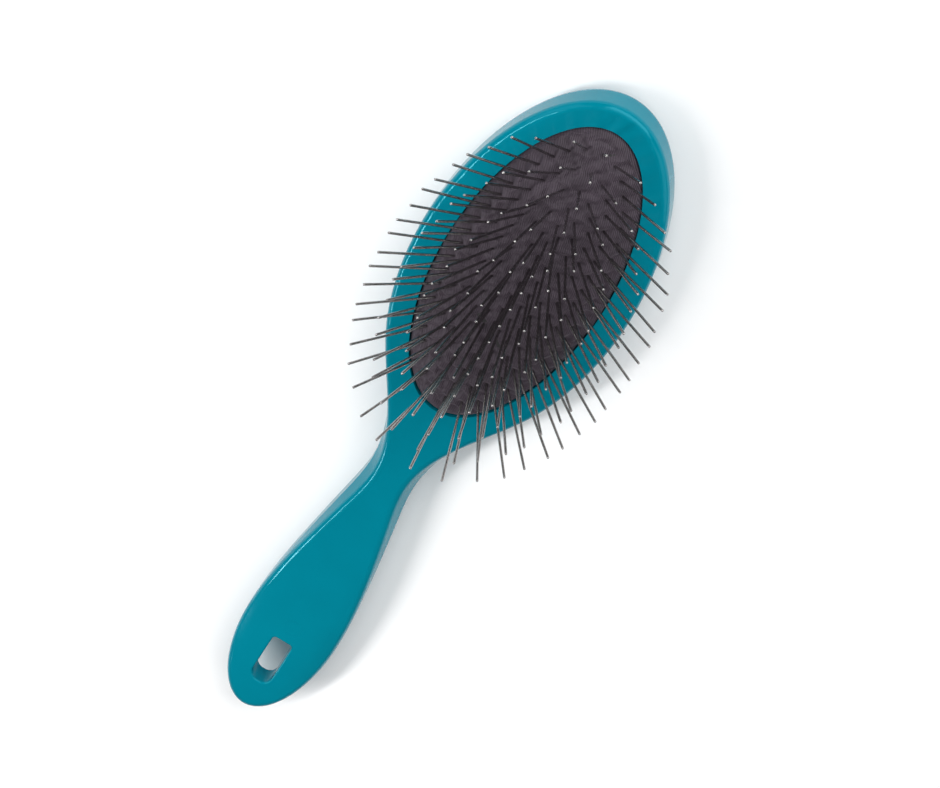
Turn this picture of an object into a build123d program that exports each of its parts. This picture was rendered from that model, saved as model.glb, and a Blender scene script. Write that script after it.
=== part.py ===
"""Oval pet pin brush: a hollow moulded handle and frame, with a sprung cushion of splayed steel pins.

Units are millimetres. The brush lies on its back: +Z points out through the pins, +Y towards the
tip of the head and +X across it. The origin is under the middle of the brush's length, on the plane
that it rests on.
"""

from build123d import *
from math import cos, radians, sin, sqrt
import os

os.makedirs("parts", exist_ok=True)

# ---------------------------------------------------------------- driving dimensions
overall_length = 230.0
head_half_width = 30.8
head_half_length = 58.4
head_y = overall_length / 2 - head_half_length
shoulder_angle = 43.0  # the head's ellipse ends this far below its widest line

neck_stations = (  # y, half width at the parting line, how much narrower the front face is
    (0.6, 13.6, 0.5),
    (-8.0, 9.8, 1.4),
    (-22.0, 7.1, 2.4),
    (-36.0, 8.5, 1.9),
    (-58.0, 11.8, 0.7),
)
handle_half_width = 13.9
handle_end_length = 30.0  # the half-ellipse that rounds the handle's end
handle_end_y = handle_end_length - overall_length / 2

rim_z = 14.0
parting_z = 9.2
wall = 2.0
front_edge_radius = 2.0
back_edge_radius = 3.2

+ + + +

▶ **TASK REQUIREMENTS**
All of the lines above need to be given again exactly.

▶ **RESULT OF THE EXERCISE**
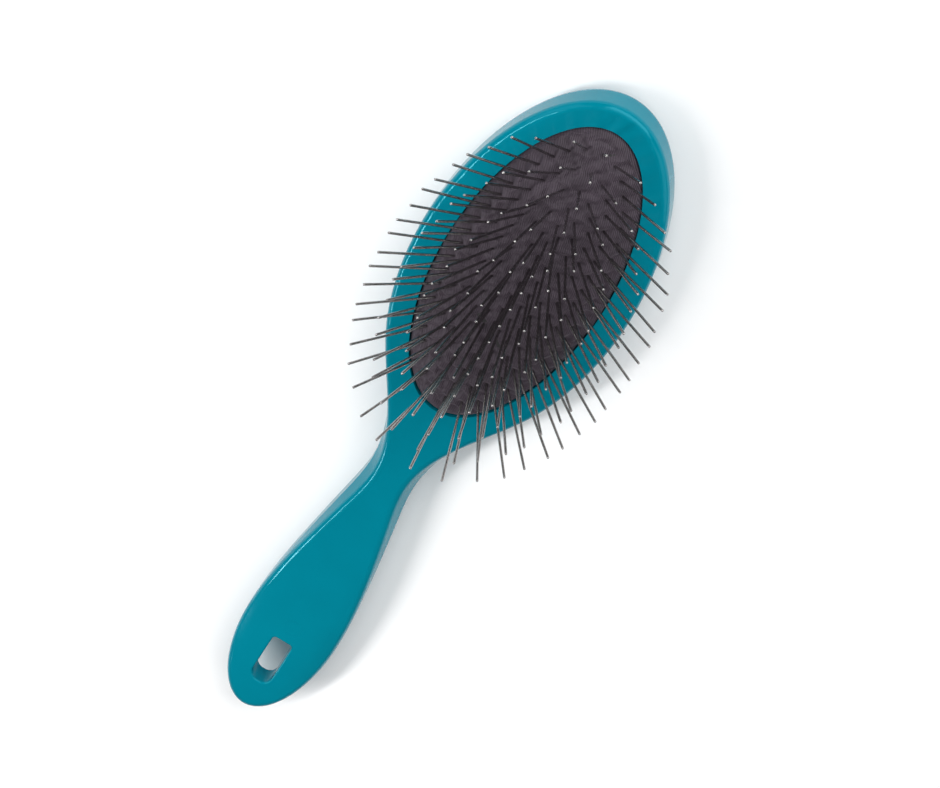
Turn this picture of an object into a build123d program that exports each of its parts. This picture was rendered from that model, saved as model.glb, and a Blender scene script. Write that script after it.
=== part.py ===
"""Oval pet pin brush: a hollow moulded handle and frame, with a sprung cushion of splayed steel pins.

Units are millimetres. The brush lies on its back: +Z points out through the pins, +Y towards the
tip of the head and +X across it. The origin is under the middle of the brush's length, on the plane
that it rests on.
"""

from build123d import *
from math import cos, radians, sin, sqrt
import os

os.makedirs("parts", exist_ok=True)

# ---------------------------------------------------------------- driving dimensions
overall_length = 230.0
head_half_width = 30.8
head_half_length = 58.4
head_y = overall_length / 2 - head_half_length
shoulder_angle = 43.0  # the head's ellipse ends this far below its widest line

neck_stations = (  # y, half width at the parting line, how much narrower the front face is
    (0.6, 13.6, 0.5),
    (-8.0, 9.8, 1.4),
    (-22.0, 7.1, 2.4),
    (-36.0, 8.5, 1.9),
    (-58.0, 11.8, 0.7),
)
handle_half_width = 13.9
handle_end_length = 30.0  # the half-ellipse that rounds the handle's end
handle_end_y = handle_end_length - overall_length / 2

rim_z = 14.0
parting_z = 9.2
wall = 2.0
front_edge_radius = 2.0
back_edge_radius = 3.2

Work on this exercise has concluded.